Gulf Coast, Prison Labor, & Modern Day Slavery
I came across this excellent post by Stacey Patton. She writes about BP’s use of prison labor to clean up the oil spill and makes the appropriate historical connection to the convict leasing system.
Patton writes:
Since Louisiana has the highest rate of incarceration of any state in the country – of which 79 percent of its 39,000 inmates are black – it ’s no surprise to hear that BP is using prison labor to clean up the largest oil spill ever in U.S. history.
A recent report by reveals that in the days after the Deepwater Horizon wellhead explosion, cleanup workers could be seen on Louisiana beaches wearing scarlet pants and white t-shirts with the words “Inmate Labor” printed in large red letters. Costal area residents were rightly outraged given that they had seen their livelihoods disappear and are now desperate for work.
For me, the key passage in her blog posting is this one:
Black Codes or Jim Crow laws helped create the post-emancipation prison industrial complex in the South that was driven by profitability, racism and corruption. Black men, women and children were habitually arrested for violating Black Codes, failure to pay fines or on trumped up charges so they could be secured as labor convicts. Charged for trivial offenses, blacks were often handed heavy sentences served out in mines, railroads and farms where they endured brutal beatings, harsh working conditions and high mortality.
For a terrific book about the history of the Black Codes and Convict Leasing, read Slavery by Another Name: The Re-Enslavement of Black Americans from the Civil War to World War II by Douglas Blackmon.

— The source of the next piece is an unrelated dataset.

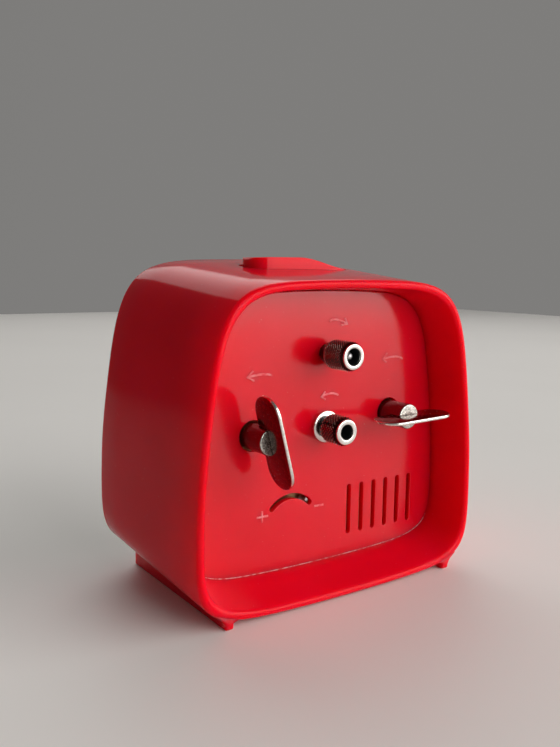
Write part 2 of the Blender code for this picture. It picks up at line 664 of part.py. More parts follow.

Interestingly today’s New York Times has an article suggesting that the Delta’s Black Fishermen are being left behind by BP. BP’s racism and exploitation knows no end. On the one hand, they are using cheap black prison labor for the clean up while discriminating against black fishermen. People of color in this country need to BOYCOTT BP, for real. I for one have stopped buying any gas from them and will begin to research other products that they make so that I can boycott those too.